- Data in this exercise -
--------
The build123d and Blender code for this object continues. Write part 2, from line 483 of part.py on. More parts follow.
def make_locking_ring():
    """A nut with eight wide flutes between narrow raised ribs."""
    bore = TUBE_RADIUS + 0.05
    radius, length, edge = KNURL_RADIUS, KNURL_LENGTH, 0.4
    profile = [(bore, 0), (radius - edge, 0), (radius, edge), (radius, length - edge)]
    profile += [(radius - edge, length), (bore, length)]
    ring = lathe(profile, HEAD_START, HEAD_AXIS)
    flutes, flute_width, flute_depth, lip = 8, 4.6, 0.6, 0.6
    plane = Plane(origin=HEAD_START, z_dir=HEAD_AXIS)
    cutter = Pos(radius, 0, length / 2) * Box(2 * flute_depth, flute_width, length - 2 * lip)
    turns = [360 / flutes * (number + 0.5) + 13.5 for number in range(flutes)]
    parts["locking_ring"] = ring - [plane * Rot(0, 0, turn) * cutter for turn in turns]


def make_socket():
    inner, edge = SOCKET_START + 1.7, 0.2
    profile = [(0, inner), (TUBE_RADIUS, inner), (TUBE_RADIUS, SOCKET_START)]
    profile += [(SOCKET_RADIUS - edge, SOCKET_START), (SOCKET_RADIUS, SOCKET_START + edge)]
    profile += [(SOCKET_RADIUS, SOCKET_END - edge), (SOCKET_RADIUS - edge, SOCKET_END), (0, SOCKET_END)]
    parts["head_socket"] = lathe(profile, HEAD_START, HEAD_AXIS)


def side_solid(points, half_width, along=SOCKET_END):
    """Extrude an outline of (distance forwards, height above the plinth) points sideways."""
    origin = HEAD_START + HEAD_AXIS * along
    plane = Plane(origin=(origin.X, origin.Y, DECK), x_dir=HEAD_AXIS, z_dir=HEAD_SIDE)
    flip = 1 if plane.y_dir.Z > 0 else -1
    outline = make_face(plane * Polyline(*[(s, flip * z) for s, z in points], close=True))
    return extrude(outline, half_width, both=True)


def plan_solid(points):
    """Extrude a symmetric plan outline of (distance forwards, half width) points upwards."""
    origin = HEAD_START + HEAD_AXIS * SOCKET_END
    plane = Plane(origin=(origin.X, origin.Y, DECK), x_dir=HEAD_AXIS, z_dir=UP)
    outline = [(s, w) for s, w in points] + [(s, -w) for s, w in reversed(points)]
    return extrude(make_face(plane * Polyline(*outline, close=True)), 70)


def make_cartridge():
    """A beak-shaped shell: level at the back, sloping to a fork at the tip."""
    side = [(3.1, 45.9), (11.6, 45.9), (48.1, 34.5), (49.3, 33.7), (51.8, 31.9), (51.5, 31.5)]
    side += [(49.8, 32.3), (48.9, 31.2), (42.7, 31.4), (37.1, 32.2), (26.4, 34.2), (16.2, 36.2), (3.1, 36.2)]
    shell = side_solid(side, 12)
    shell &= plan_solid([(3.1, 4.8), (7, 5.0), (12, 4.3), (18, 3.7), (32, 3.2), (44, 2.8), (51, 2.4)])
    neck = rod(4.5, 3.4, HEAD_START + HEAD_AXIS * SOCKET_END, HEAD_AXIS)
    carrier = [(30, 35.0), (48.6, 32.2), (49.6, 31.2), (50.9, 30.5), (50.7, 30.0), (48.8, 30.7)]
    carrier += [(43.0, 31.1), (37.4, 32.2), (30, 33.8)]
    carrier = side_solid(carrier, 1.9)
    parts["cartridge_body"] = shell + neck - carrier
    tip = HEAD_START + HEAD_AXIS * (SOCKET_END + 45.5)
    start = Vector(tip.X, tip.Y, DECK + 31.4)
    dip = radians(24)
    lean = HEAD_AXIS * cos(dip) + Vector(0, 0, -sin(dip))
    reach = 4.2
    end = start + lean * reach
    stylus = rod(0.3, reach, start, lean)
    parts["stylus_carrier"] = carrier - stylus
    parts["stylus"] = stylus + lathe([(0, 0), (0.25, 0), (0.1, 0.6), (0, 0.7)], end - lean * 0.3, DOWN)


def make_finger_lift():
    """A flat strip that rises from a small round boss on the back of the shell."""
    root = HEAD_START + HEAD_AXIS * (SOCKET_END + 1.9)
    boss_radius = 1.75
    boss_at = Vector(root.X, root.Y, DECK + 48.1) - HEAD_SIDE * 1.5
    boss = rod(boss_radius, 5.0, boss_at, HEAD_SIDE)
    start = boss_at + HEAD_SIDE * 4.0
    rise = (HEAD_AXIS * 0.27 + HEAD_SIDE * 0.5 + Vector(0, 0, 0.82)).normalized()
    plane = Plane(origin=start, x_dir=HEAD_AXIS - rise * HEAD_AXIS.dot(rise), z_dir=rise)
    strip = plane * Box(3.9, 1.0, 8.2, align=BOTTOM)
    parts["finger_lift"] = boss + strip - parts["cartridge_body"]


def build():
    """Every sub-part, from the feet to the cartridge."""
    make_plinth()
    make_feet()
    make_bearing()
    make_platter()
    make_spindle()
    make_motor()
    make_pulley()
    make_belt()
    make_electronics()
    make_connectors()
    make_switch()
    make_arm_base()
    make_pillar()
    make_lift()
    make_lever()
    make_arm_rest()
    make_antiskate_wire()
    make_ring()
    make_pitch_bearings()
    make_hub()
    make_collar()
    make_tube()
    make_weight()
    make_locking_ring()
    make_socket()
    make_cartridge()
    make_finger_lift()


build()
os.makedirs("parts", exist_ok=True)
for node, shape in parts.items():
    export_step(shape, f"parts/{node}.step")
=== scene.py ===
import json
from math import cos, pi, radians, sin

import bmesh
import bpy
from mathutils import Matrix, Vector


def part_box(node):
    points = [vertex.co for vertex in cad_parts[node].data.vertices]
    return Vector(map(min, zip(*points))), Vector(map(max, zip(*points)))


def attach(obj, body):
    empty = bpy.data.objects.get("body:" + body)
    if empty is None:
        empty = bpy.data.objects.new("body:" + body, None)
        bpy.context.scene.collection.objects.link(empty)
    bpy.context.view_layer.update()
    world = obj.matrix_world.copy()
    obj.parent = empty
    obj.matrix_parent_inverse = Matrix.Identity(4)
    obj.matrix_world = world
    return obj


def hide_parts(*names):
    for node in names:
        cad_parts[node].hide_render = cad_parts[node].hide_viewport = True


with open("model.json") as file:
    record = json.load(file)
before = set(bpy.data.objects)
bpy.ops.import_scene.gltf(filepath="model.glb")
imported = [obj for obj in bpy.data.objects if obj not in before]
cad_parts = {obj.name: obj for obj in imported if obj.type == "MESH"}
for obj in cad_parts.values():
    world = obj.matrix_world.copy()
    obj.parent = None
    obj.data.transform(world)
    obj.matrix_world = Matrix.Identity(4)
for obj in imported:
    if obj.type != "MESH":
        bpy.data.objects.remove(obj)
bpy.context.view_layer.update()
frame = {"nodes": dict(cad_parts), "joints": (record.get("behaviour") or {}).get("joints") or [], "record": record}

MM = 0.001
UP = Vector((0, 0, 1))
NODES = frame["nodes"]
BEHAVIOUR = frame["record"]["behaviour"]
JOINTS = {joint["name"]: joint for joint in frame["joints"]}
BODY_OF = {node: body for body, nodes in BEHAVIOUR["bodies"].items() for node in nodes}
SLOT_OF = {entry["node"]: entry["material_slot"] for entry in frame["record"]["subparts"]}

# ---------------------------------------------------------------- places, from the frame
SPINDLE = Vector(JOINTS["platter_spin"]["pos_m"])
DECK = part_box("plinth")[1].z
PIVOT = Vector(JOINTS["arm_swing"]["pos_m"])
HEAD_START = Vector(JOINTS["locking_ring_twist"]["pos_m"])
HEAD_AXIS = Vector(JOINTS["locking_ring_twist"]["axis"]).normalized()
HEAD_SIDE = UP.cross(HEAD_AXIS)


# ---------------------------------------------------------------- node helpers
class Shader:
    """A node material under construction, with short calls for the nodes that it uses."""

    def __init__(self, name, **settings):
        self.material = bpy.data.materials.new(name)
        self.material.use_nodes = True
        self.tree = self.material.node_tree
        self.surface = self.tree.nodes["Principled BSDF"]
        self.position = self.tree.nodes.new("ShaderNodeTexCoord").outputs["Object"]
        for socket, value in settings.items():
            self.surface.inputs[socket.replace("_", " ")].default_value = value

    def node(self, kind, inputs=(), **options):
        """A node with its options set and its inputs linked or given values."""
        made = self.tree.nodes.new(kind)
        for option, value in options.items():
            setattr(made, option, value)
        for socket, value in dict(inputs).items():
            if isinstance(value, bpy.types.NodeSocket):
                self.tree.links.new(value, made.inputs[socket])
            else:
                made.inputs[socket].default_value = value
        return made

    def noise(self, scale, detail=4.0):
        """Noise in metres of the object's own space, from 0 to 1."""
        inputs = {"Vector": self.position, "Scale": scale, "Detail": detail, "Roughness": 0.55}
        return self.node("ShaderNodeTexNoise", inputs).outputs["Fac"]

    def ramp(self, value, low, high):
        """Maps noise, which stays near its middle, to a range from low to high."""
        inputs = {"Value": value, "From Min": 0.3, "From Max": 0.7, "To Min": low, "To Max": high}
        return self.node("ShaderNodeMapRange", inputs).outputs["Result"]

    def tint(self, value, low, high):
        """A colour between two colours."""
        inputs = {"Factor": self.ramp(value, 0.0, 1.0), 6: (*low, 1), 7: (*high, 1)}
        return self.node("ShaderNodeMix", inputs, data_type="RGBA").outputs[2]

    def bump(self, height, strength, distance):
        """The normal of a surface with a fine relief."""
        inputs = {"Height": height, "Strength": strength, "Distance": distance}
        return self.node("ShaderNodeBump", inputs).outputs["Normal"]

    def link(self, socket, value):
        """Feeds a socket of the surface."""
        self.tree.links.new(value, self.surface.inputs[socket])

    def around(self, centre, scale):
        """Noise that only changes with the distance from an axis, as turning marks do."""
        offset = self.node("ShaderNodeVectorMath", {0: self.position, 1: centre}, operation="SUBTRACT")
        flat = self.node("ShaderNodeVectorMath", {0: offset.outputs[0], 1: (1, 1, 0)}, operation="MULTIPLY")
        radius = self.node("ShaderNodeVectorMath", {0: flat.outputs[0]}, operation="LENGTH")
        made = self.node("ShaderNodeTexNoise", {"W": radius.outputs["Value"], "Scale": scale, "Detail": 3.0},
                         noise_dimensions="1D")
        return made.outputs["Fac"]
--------
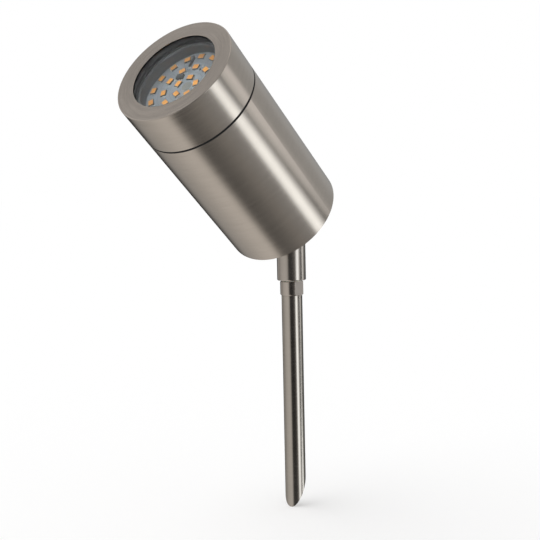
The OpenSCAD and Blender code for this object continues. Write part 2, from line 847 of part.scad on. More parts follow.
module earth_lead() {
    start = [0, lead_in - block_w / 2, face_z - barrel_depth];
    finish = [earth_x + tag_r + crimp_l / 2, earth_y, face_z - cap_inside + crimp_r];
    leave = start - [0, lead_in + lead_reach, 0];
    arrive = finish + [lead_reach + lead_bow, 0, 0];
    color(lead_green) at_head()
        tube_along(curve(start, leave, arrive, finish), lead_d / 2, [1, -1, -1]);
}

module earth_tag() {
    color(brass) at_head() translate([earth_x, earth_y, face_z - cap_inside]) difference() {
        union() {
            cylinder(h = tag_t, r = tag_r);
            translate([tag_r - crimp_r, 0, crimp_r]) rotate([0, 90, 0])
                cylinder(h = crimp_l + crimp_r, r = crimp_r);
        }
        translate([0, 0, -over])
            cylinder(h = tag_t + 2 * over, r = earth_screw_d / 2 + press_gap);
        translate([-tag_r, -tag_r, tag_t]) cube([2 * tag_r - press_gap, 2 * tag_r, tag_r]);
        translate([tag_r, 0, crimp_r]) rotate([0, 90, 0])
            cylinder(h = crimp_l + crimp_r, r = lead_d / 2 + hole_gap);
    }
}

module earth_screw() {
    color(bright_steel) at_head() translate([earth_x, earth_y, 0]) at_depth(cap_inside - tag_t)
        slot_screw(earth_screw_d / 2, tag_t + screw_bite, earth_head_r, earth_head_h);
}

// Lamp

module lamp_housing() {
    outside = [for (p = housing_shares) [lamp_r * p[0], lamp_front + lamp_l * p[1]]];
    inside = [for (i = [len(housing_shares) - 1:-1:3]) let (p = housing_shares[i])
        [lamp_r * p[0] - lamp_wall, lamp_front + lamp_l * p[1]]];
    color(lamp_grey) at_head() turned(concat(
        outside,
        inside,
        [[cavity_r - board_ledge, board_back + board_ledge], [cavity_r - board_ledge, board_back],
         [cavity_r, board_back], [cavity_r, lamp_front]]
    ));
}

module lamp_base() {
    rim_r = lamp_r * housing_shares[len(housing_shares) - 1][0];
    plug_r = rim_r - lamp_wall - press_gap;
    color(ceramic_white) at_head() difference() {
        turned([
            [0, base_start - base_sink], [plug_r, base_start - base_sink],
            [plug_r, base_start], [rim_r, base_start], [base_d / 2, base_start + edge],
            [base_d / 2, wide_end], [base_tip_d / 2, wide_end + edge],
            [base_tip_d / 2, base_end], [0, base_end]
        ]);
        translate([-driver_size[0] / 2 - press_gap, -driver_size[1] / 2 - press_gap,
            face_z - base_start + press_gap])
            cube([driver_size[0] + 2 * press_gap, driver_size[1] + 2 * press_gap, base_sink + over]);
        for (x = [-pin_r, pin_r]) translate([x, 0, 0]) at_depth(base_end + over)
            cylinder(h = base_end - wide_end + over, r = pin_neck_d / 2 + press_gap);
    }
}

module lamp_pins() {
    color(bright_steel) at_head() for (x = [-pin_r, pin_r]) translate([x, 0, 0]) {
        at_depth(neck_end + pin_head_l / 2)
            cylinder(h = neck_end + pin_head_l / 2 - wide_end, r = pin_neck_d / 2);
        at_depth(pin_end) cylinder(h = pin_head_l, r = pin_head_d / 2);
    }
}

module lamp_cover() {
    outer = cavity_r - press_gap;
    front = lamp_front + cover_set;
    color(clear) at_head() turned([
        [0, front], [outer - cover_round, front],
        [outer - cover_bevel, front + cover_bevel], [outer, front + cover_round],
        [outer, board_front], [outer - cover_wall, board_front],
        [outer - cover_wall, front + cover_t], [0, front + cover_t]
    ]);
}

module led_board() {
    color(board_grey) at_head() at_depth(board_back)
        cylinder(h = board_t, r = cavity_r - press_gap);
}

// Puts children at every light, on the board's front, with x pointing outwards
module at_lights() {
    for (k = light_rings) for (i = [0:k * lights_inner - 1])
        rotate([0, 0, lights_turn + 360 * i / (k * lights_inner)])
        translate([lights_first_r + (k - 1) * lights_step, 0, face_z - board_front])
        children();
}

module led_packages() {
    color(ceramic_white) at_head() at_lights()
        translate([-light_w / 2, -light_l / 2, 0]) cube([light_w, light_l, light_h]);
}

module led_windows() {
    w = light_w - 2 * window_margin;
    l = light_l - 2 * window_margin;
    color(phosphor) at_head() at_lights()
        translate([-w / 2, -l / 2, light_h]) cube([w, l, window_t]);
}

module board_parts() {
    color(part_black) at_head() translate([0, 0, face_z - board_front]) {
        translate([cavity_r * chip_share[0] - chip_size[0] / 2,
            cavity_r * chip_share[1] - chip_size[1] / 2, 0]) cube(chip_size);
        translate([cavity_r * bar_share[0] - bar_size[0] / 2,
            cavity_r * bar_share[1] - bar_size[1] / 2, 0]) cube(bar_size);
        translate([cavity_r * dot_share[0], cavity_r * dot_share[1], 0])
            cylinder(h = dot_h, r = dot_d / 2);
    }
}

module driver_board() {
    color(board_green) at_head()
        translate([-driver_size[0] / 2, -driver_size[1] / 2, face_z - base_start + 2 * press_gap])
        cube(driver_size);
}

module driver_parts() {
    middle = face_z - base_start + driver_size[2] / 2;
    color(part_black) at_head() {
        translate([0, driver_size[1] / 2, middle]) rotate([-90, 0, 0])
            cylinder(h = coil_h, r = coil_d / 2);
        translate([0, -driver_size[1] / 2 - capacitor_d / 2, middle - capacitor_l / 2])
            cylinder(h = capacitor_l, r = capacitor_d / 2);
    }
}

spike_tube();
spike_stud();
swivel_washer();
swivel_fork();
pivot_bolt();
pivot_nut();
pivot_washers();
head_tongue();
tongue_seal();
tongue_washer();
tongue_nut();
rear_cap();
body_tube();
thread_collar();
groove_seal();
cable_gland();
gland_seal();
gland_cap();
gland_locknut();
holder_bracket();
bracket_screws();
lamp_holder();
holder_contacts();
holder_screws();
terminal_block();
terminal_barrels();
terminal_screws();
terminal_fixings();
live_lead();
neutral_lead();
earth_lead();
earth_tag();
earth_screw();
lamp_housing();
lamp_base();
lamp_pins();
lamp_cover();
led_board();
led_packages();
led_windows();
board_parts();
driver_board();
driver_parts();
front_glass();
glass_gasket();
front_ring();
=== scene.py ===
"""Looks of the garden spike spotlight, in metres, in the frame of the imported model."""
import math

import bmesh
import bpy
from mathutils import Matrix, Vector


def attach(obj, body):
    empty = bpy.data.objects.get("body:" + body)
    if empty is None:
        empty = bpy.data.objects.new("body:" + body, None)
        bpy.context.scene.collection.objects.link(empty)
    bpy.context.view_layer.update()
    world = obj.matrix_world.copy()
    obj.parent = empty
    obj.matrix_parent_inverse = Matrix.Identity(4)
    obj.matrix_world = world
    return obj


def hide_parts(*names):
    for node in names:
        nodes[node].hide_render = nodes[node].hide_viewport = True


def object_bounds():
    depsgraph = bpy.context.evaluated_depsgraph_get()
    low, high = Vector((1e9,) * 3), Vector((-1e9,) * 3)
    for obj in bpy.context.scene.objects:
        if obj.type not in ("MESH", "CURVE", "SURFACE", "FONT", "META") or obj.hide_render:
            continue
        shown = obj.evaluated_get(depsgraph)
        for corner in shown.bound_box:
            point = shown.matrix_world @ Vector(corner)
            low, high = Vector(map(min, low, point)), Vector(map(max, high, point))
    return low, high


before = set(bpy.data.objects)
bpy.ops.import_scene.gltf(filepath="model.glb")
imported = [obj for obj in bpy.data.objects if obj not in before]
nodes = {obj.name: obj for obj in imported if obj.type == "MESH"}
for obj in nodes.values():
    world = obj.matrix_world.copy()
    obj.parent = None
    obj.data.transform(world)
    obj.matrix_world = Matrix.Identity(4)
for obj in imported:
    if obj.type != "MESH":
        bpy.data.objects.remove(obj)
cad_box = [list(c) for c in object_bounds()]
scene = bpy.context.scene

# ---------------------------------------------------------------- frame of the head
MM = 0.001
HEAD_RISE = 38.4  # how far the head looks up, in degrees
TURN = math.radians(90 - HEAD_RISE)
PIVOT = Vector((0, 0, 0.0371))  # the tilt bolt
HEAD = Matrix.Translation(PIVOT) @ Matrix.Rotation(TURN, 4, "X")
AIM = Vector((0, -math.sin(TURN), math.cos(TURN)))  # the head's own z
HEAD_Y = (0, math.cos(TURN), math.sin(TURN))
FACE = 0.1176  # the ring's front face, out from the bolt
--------
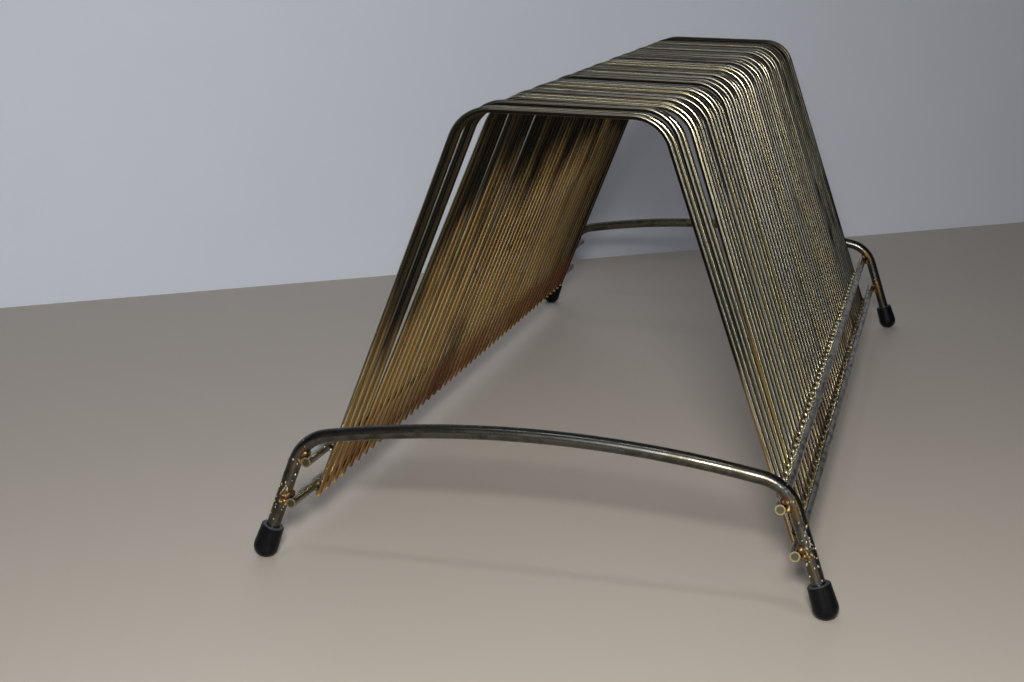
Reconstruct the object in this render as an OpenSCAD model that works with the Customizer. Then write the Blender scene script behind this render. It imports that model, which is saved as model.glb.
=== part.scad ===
--------
- Task statement -
Nothing outside the span should appear: copy exactly from the line with "pivot_washers();" through the line with "point = shown.matrix_world".

- Answer to this problem -
pivot_washers();
head_tongue();
tongue_seal();
tongue_washer();
tongue_nut();
rear_cap();
body_tube();
thread_collar();
groove_seal();
cable_gland();
gland_seal();
gland_cap();
gland_locknut();
holder_bracket();
bracket_screws();
lamp_holder();
holder_contacts();
holder_screws();
terminal_block();
terminal_barrels();
terminal_screws();
terminal_fixings();
live_lead();
neutral_lead();
earth_lead();
earth_tag();
earth_screw();
lamp_housing();
lamp_base();
lamp_pins();
lamp_cover();
led_board();
led_packages();
led_windows();
board_parts();
driver_board();
driver_parts();
front_glass();
glass_gasket();
front_ring();
=== scene.py ===
"""Looks of the garden spike spotlight, in metres, in the frame of the imported model."""
import math

import bmesh
import bpy
from mathutils import Matrix, Vector


def attach(obj, body):
    empty = bpy.data.objects.get("body:" + body)
    if empty is None:
        empty = bpy.data.objects.new("body:" + body, None)
        bpy.context.scene.collection.objects.link(empty)
    bpy.context.view_layer.update()
    world = obj.matrix_world.copy()
    obj.parent = empty
    obj.matrix_parent_inverse = Matrix.Identity(4)
    obj.matrix_world = world
    return obj


def hide_parts(*names):
    for node in names:
        nodes[node].hide_render = nodes[node].hide_viewport = True


def object_bounds():
    depsgraph = bpy.context.evaluated_depsgraph_get()
    low, high = Vector((1e9,) * 3), Vector((-1e9,) * 3)
    for obj in bpy.context.scene.objects:
        if obj.type not in ("MESH", "CURVE", "SURFACE", "FONT", "META") or obj.hide_render:
            continue
        shown = obj.evaluated_get(depsgraph)
        for corner in shown.bound_box:
            point = shown.matrix_world @ Vector(corner)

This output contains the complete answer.